Pace, dialogo e coesione sociale
Il nostro tempo può essere definito da molti come “aspro”. Spazi e persone sembrano aver perso il proprio senso di comunanza, come fossero inevitabilmente costretti ad un costante e claustrofobico conflitto. Intanto le ineguaglianze si allargano, e la migrazione, l’aumento dell’incertezza nel sentire comune, il terrorismo e l’ascesa del populismo quotidianamente minano l’unità all’interno del territorio nazionale, dell’Europa anche a fronte delle sue endemiche contraddizioni interne e dei crescenti sentimenti euro-scettici, in diversi contesti nel mondo.
Un perdita del sentire comune che accentua il tema delle “differenze culturali” che diventano oggetto di attenzione politica, scientifica e sociale poiché sempre più gli stati e le grandi città si trovano a reagire sulla nozione di multiculturalismo che spesso, viene rappresentato come un problema sociale aperto che attende soluzioni.

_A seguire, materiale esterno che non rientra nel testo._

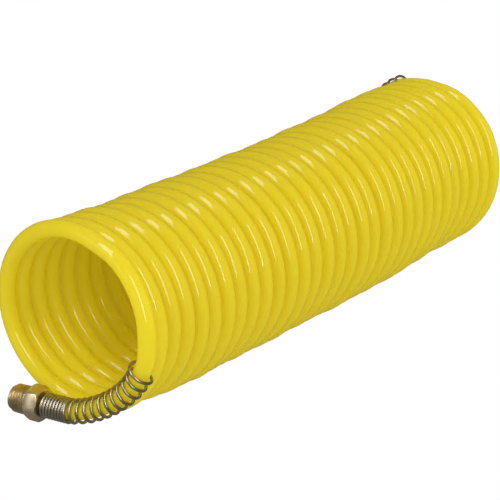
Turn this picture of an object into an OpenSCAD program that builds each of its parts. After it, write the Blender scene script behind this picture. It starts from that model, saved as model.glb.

Il tema è rilevante poiché senza processi attenti e orientati alla pace e alla coesione, multiculturalismo e differenze culturali posso sfociare in sofferenze, conflittualità, paura e minaccia di annullamento, terrore di perdere le proprie identità e di non sentirsi al sicuro nelle proprie case e in ciò che si percepisce essere il proprio territorio; dall’altra, il mondo dei migranti, si può percepire la frustrazione di un sogno sul quale si è investito tutto o quasi, andare in fumo: l’appartenenza al nuovo mondo che devono per scontata non è invece accettata, facendo scattare rabbia e risentimento.
È in questo clima, e proprio per far fronte ad esso, che la Commissione Europea negli ultimi 10 anni ha rilanciato con forza crescente la necessità di rivedere la cultura quale nuovo asse portante della sua agenda. Vision e mission degli organi europei appaiono chiare: la cultura va sempre più intesa come un fattore chiave della crescita e dell’innovazione, che incoraggia un senso di appartenenza e di coesione, che migliora la qualità della vita e promuove la pace, il dialogo interculturale e lo sviluppo socioeconomico all’interno e al di fuori dei confini nazionali. In linea con tutto questo, “The Cultural and Creative Cities Monitor 2017”, ricco paper della Commissione, è l’ultimo e forse il più concreto esempio di un nuovo modo di ripensare l’essenza stessa del vivere e con-vivere nei e coi nostri territori partendo dalla cultura e dalla creatività.
Partendo dalla “Cultural Vibrancy” come mezzo di sviluppo, e promuovendo lo scambio reciproco e l’apprendimento condiviso tra città, territori e comunità dell’intero panorama continentale, il focus, anche in questo caso, è chiaro: determinare ed esplicitare nuovi indicatori, scale e assetti differenti, che identifichino e confermino la crescente centralità del ruolo della cultura – intesa come cultural heritage, come retaggio storico culturale comune ricevuto e da trasmettere, attraverso il riconoscimento del valore personale (non economico) del bene comune e della responsabilità che questo comporta – e della creatività nello sviluppo comunitario di un ambiente propedeutico al benessere sociale, al miglioramento delle prospettive socioeconomiche ed alla resilienza tra inclusività, coesione e cittadinanza.
Diventano quindi attenzioni primarie il promuovere la tutela effettiva dei diritti umani a livello universale e regionale, con particolare riferimento ai contesti di prevenzione dei conflitti, delle operazioni di peacekeeping e dei processi di pacificazione e post-conflitto; promuovere la tutela dei diritti dei soggetti a più alto rischio di violazioni (donne, minori, disabili, minoranze) secondo quanto previsto nei principali strumenti giuridici internazionali applicabili; attuare le politiche di prevenzione e repressione delle violenze di genere, specialmente nei contesti di crisi; promuovere la parità di genere con l’obiettivo di ridurre il cd. gender gap e realizzare l’empowerment femminile; favorire la partecipazione femminile nei processi di pace, in particolare nelle attività di peacemaking, peacekeeping e di peacebuilding, al fine di valorizzare il contributo che le donne possono apportare all’evoluzione delle società.